Modeling code records:
────────────────────────────────────────
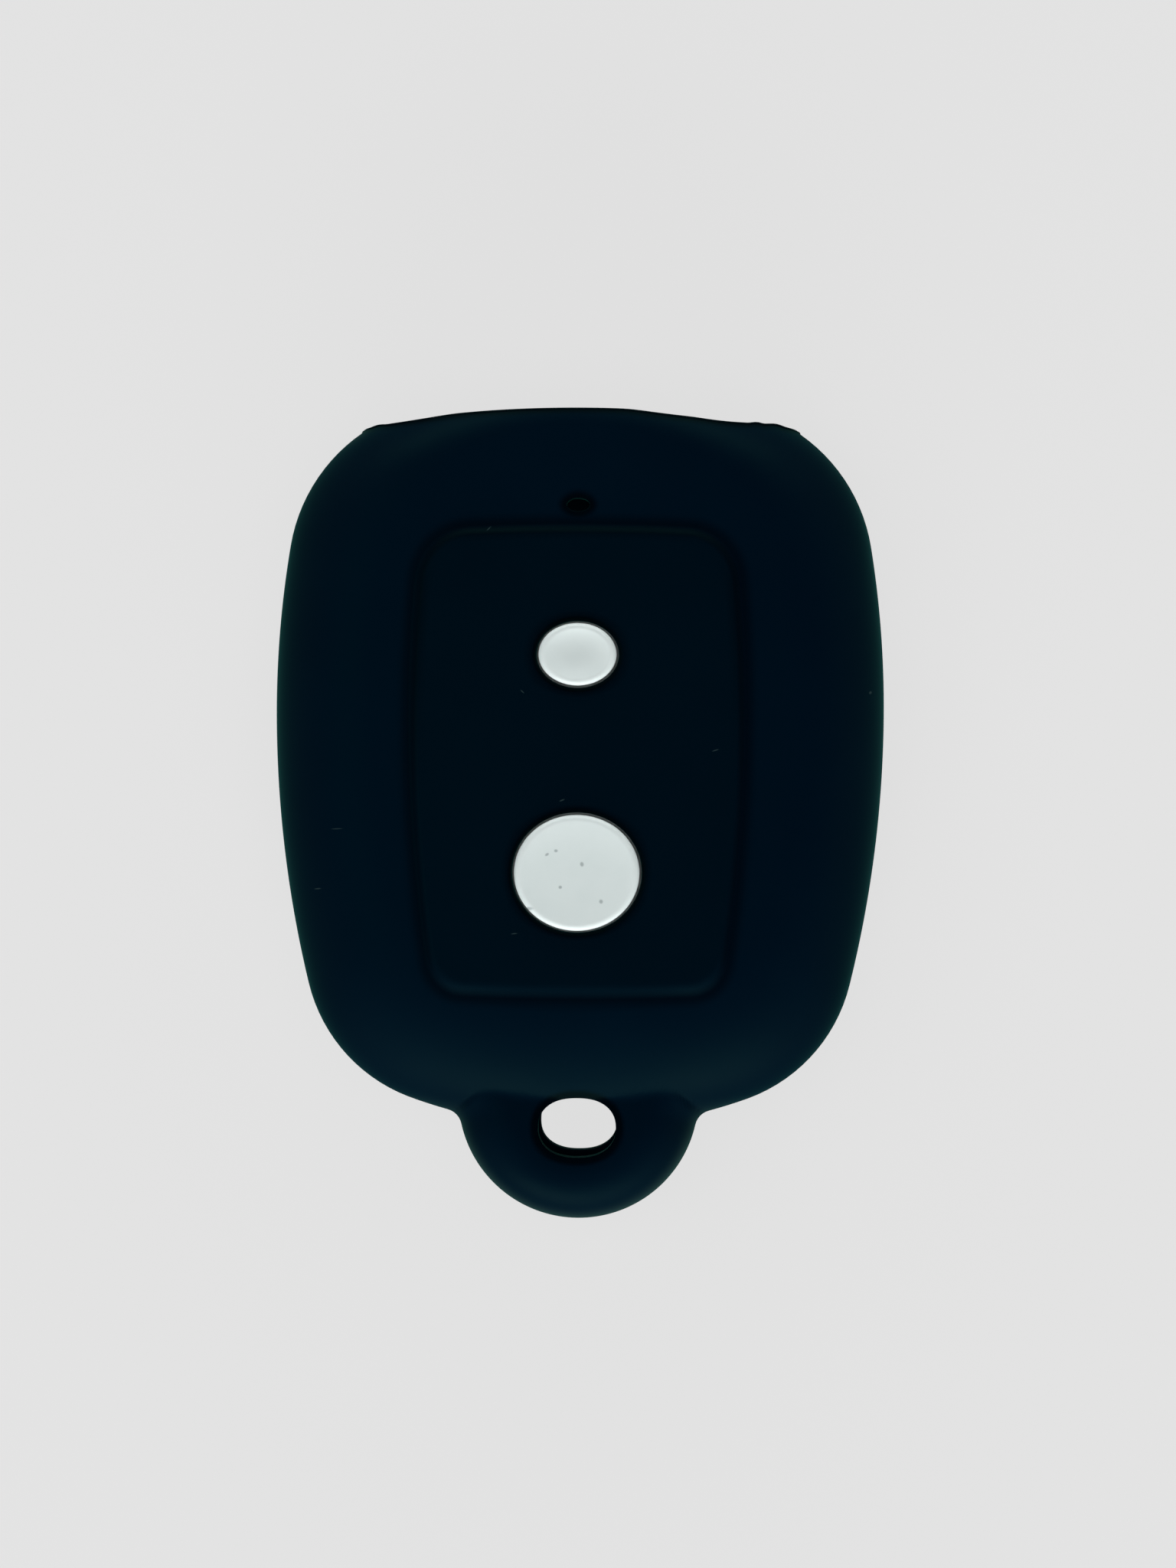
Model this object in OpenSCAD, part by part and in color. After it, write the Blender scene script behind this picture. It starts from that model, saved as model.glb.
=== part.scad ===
// Key fob cover: a moulded silicone sleeve with two pale button pads.
// The cover lies on its flat back, front face up, with its mouth towards +Y
// and its key ring tab towards -Y. The origin is under the middle of the whole.

/* [Body] */
// Overall width, at the parting line
body_w = 42; // [38:0.5:48]
// Length of the closed pebble form, before its mouth is cut
form_len = 52.2; // [48:0.2:60]
// Height of the front face at its middle
body_h = 15; // [13.5:0.1:18]
// Height of the widest line, where the halves of the mould met
parting_h = 6.8; // [6:0.1:7.6]
// Thickness of the silicone
wall = 1.6; // [1.3:0.1:1.9]
// How far the front face falls from its middle to its sides
crown_side = 1.0; // [0.4:0.1:1.6]
// How far the front face falls from its middle to its mouth
crown_up = 0.9; // [0.4:0.1:1.6]
// How far the front face falls from its middle to its tab
crown_down = 1.6; // [0.6:0.1:2.2]

/* [Edges] */
// Reach of the front's rounded edge along the sides
front_edge_side = 7; // [5:0.2:8.5]
// Reach of the front's rounded edge at the mouth
front_edge_up = 4.6; // [3.8:0.1:6]
// Reach of the front's rounded edge above the tab
front_edge_down = 12; // [9:0.2:13]
// Reach of the back's rounded edge along the sides
back_edge_side = 5; // [4:0.2:6.5]
// Reach of the back's rounded edge at both ends
back_edge_end = 4.6; // [3.8:0.1:6]

/* [Mouth] */
// How much of the closed form the mouth cuts off, at the middle
mouth_cut = 3; // [2.4:0.1:3.6]
// How far the lip bows out between its two corners
lip_bow = 1; // [0.5:0.05:1.4]

/* [Panel] */
// Widest width of the raised panel
panel_w = 22.3; // [19:0.1:25]
// Length of the raised panel
panel_len = 31; // [27:0.2:33]
// Distance from the lip to the panel
panel_from_lip = 8.3; // [7:0.1:10]
// How far the panel stands above the front face
panel_rise = 0.4; // [0.3:0.05:0.8]
// Reach of the panel's sloping edge
panel_edge = 0.8; // [0.4:0.05:1]

/* [Button pads] */
// Width of the small pad
small_pad_w = 5.25; // [4.2:0.05:6.2]
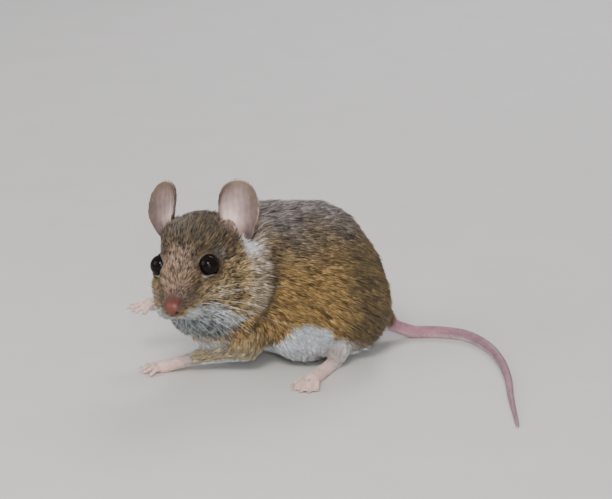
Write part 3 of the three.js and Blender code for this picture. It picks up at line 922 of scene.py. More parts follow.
────────────────────────────────────────
• _What the task asks_
Would you reproduce all the entries exactly?

• _Task result_
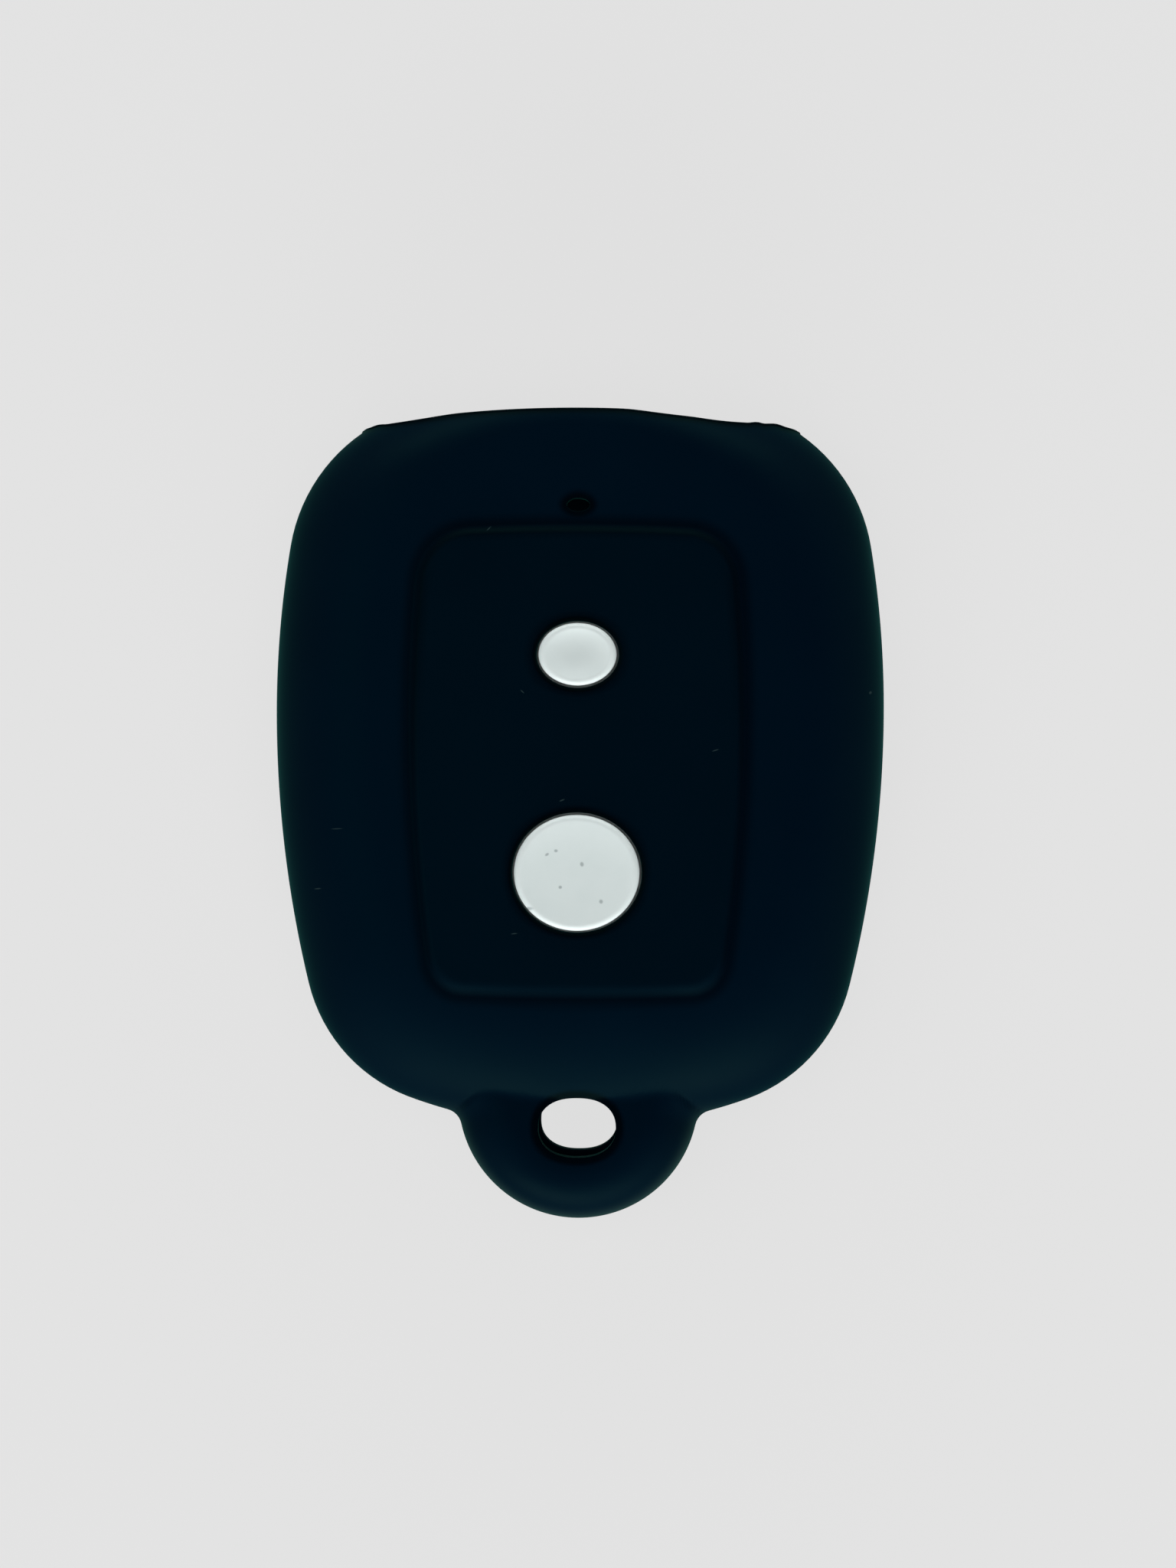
Model this object in OpenSCAD, part by part and in color. After it, write the Blender scene script behind this picture. It starts from that model, saved as model.glb.
=== part.scad ===
// Key fob cover: a moulded silicone sleeve with two pale button pads.
// The cover lies on its flat back, front face up, with its mouth towards +Y
// and its key ring tab towards -Y. The origin is under the middle of the whole.

/* [Body] */
// Overall width, at the parting line
body_w = 42; // [38:0.5:48]
// Length of the closed pebble form, before its mouth is cut
form_len = 52.2; // [48:0.2:60]
// Height of the front face at its middle
body_h = 15; // [13.5:0.1:18]
// Height of the widest line, where the halves of the mould met
parting_h = 6.8; // [6:0.1:7.6]
// Thickness of the silicone
wall = 1.6; // [1.3:0.1:1.9]
// How far the front face falls from its middle to its sides
crown_side = 1.0; // [0.4:0.1:1.6]
// How far the front face falls from its middle to its mouth
crown_up = 0.9; // [0.4:0.1:1.6]
// How far the front face falls from its middle to its tab
crown_down = 1.6; // [0.6:0.1:2.2]

/* [Edges] */
// Reach of the front's rounded edge along the sides
front_edge_side = 7; // [5:0.2:8.5]
// Reach of the front's rounded edge at the mouth
front_edge_up = 4.6; // [3.8:0.1:6]
// Reach of the front's rounded edge above the tab
front_edge_down = 12; // [9:0.2:13]
// Reach of the back's rounded edge along the sides
back_edge_side = 5; // [4:0.2:6.5]
// Reach of the back's rounded edge at both ends
back_edge_end = 4.6; // [3.8:0.1:6]

/* [Mouth] */
// How much of the closed form the mouth cuts off, at the middle
mouth_cut = 3; // [2.4:0.1:3.6]
// How far the lip bows out between its two corners
lip_bow = 1; // [0.5:0.05:1.4]

/* [Panel] */
// Widest width of the raised panel
panel_w = 22.3; // [19:0.1:25]
// Length of the raised panel
panel_len = 31; // [27:0.2:33]
// Distance from the lip to the panel
panel_from_lip = 8.3; // [7:0.1:10]
// How far the panel stands above the front face
panel_rise = 0.4; // [0.3:0.05:0.8]
// Reach of the panel's sloping edge
panel_edge = 0.8; // [0.4:0.05:1]

/* [Button pads] */
// Width of the small pad
small_pad_w = 5.25; // [4.2:0.05:6.2]
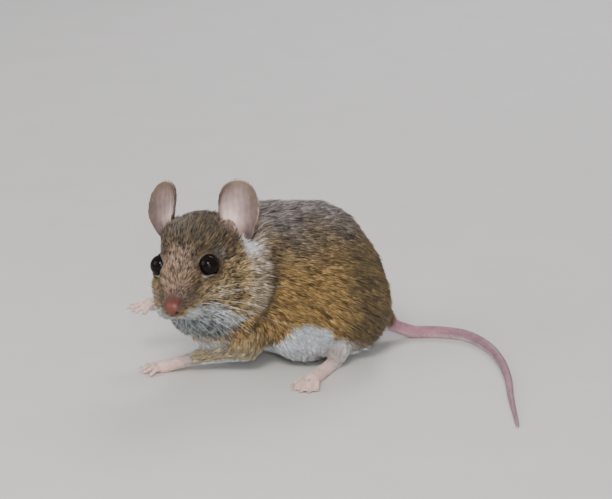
Write part 3 of the three.js and Blender code for this picture. It picks up at line 922 of scene.py. More parts follow.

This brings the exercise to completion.